Provided records:
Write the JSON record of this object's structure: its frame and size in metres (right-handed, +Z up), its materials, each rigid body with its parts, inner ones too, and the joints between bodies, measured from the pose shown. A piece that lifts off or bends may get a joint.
==
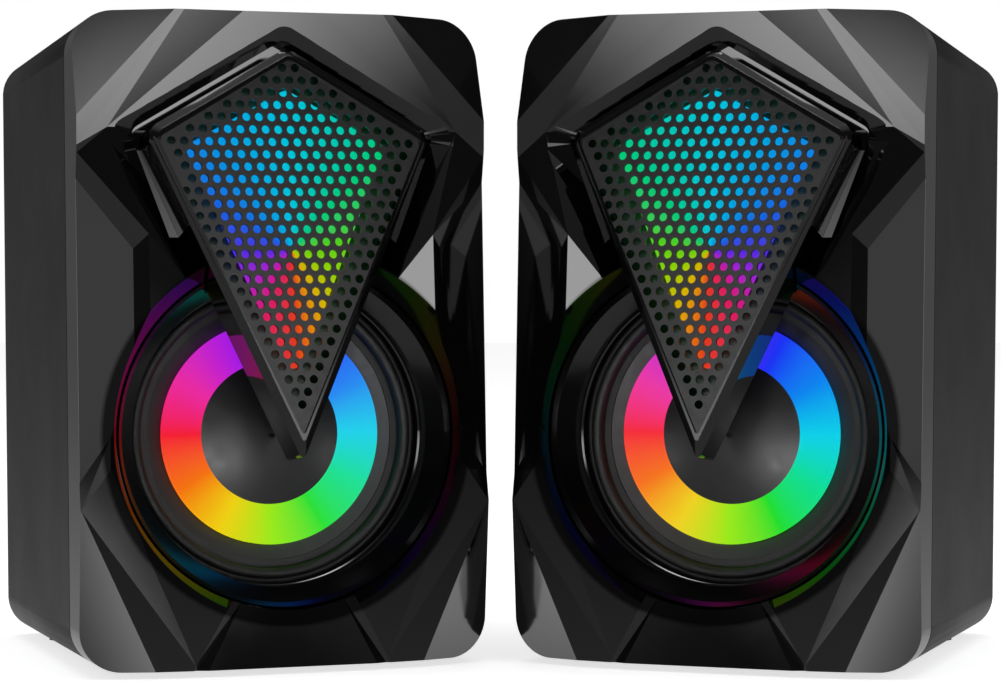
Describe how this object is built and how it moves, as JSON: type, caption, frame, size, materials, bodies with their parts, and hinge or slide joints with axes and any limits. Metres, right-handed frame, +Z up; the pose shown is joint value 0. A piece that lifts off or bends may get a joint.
==
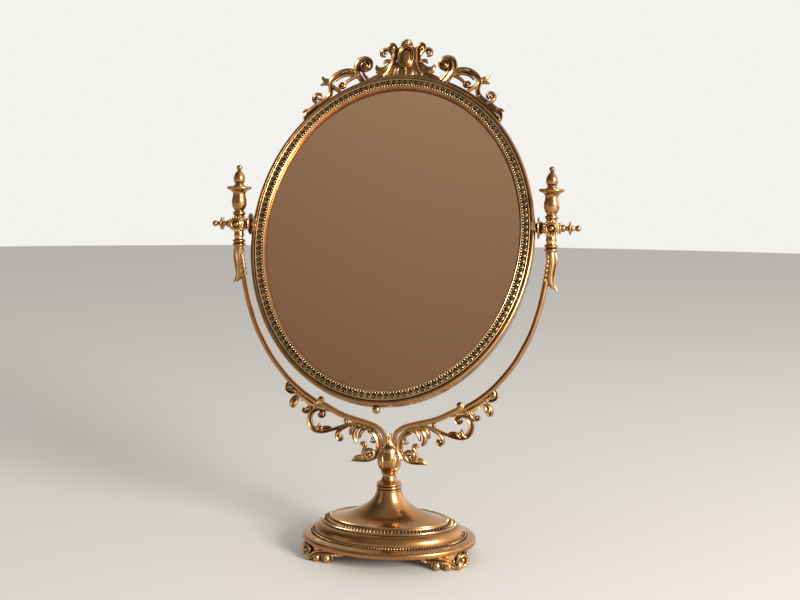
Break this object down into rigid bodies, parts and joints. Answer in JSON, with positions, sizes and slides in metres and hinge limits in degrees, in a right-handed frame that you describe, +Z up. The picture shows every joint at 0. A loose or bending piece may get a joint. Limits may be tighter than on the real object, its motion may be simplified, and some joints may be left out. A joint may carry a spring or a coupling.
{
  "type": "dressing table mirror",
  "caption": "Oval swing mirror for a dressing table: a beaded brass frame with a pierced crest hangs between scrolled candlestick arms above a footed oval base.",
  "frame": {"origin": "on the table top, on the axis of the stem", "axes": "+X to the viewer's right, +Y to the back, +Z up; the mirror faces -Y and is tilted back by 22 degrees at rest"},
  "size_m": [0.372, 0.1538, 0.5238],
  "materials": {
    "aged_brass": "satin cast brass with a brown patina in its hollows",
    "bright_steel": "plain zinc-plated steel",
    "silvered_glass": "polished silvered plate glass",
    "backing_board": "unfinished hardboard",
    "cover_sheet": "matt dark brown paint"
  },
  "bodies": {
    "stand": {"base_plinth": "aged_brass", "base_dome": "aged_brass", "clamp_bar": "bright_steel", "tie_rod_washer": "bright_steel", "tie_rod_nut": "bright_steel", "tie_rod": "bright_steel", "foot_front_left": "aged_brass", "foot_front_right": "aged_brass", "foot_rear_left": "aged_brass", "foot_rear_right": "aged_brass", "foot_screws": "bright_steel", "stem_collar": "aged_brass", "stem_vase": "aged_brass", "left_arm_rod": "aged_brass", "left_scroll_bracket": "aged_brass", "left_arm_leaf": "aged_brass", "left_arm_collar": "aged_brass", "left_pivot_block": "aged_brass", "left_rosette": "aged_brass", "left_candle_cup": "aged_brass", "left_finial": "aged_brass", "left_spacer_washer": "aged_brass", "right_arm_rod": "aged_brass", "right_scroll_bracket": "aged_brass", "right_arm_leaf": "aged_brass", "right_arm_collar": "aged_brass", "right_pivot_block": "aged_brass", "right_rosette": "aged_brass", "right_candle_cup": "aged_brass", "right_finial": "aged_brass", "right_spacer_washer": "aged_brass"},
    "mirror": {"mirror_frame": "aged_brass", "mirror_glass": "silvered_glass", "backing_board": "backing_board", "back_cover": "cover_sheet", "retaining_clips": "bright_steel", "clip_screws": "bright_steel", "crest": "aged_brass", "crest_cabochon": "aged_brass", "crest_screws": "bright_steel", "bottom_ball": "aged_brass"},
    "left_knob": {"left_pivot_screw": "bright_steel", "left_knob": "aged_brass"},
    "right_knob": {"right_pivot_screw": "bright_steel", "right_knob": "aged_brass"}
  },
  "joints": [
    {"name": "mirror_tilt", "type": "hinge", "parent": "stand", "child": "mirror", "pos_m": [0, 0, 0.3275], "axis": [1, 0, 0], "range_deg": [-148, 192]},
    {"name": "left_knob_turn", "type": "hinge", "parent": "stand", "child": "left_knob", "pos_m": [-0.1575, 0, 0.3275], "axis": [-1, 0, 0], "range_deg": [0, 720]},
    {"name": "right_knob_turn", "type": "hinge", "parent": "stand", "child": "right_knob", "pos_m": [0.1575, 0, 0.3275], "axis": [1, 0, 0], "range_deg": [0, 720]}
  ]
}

Task directions:
Give only the count of lines in the data that include the string "limits".

Result of this task:
2